Quanto ao método da minimização dos desvios não me quero pronunciar de forma demasiado peremptória, mas quanto ao de Saint-Laguë uma coisa lhe digo: a lógica aí é beneficiar directamente os partidos mais pequenos, facilitando-lhes ou barateando-lhes explicitamente a eleição do 1º deputado. Isso parece-me, devo dizer-lhe, filosoficamente muito discutível... Se os eleitores do PSD, por exemplo, são mais do que 95 vezes superiores aos do MPT, porquê, com que base sustentar que o MPT deve eleger o 1º deputado e o PSD não o seu 95º? Bem sei, é a lógica da protecção à "endangered species"... mas sinceramente acho isso de aplicação discutível ao caso em apreço (já se vê que não voto no PAN...). Neste caso, eu voltaria o argumento inicial do Alexandre ao contrário: toda a espada tem dois gumes...
Assim, no meu modesto entender, o método de Hondt daria uma solução óptima (proporcional até uma ordem n sem súvida defensável, e não mais do que isso) desde que referido a um círculo único nacional. Formar círculos maiores não é o óptimo, mas constitui nesse contexto um passo na boa direcção.
As propostas e as ideias habitualmente em cima da mesa são, porém, toda uma outra coisa: círculos mais pequenos, mesmo uninominais, abandono da proporcionalidade, argumento da "ligação do deputado ao círculo" (ou "aos eleitores"), conversas sobre governabilidade e "dificuldades em formar maiorias estáveis"... eis o pão nosso de cada dia nessa matéria.
O propósito do Alexandre é obviamente outro... mas encontra-se muita falácia pelo caminho. Já vi defender, por exemplo, a ideia de que o facto de o sistema ser proporcional ou maioritário não conta muito, dado que num país como a Espanha o método é de Hondt, mas a proporcionalidade fáctica é muito pequena (por causa da pequenez dos círculos). Isso é, porém, usado para denegrir o método de Hondt e RECUPERAR COMPARATIVAMENTE O FIRST-PAST-THE-POST!... Não se esqueça, caro Alexandre, deste "efeitos retóricos" subtis não raro envoltos em especiosidades "algorítmicas"...
Atenção, também, ao facto de que círculos únicos nacionais produtores de proporcionalidade em contexto de "sistemas mistos" (como o da Alemanha), apesar de produzirem, sim, uma proporcionalidade fáctica global maior do que o nosso, vêm também associados à existência de quotas mínimas nacionais (5 por cento, na Alemanha).

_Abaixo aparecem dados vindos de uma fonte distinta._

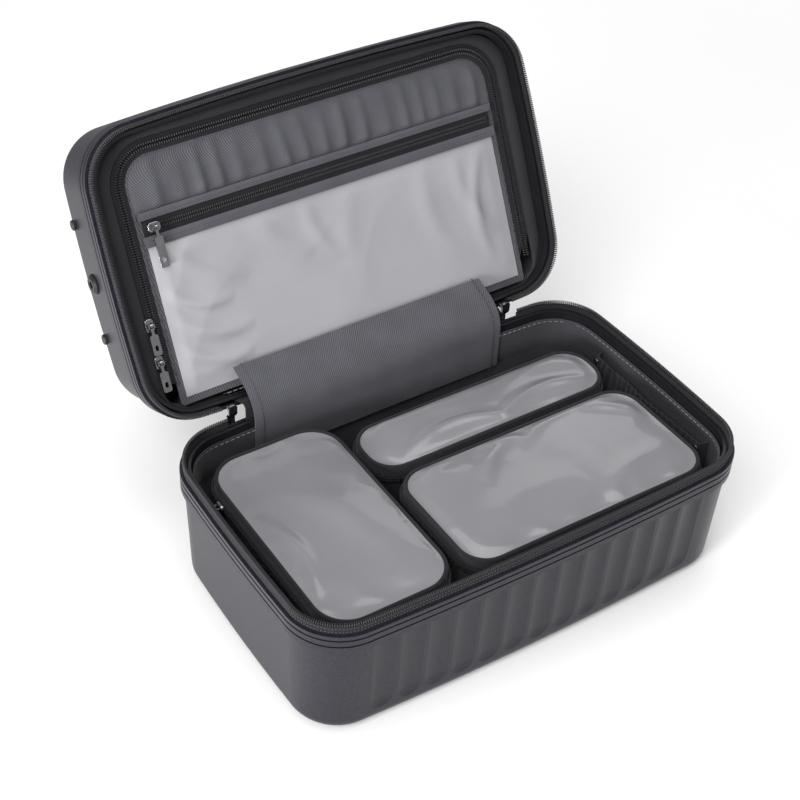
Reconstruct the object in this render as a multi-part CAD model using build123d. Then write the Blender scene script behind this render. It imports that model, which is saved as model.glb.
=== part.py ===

Isso, só por si, já "varre" obviamente toda a discussão de minudências, tornando-a supérflua... Não obstante, a existência mesmo destas quotas (5 por cento na Alemanha, 4 na Itália) pode perfeitamente ser invocada para sublinhar que em 17 dos nossos 22 círculos nós temos já quotas fácticas (ou "fasquias" mínimas) bem superiores a essas. Na verdade, em todos os distritos, excepto Lisboa e Porto; e deixando Setúbal, Aveiro e Braga perto dos 5 por cento.

Leonor Areal disse...

E já agora, seria possível fazer as contas para proporcionalidade estrita por círculos distritais? Obrigada :)

Mafig disse...

Espero que o sistema se mantenha! Mesmo assim o nosso País já é difícil de governar, quanto mais se se diminuir a proporção dos primeiros.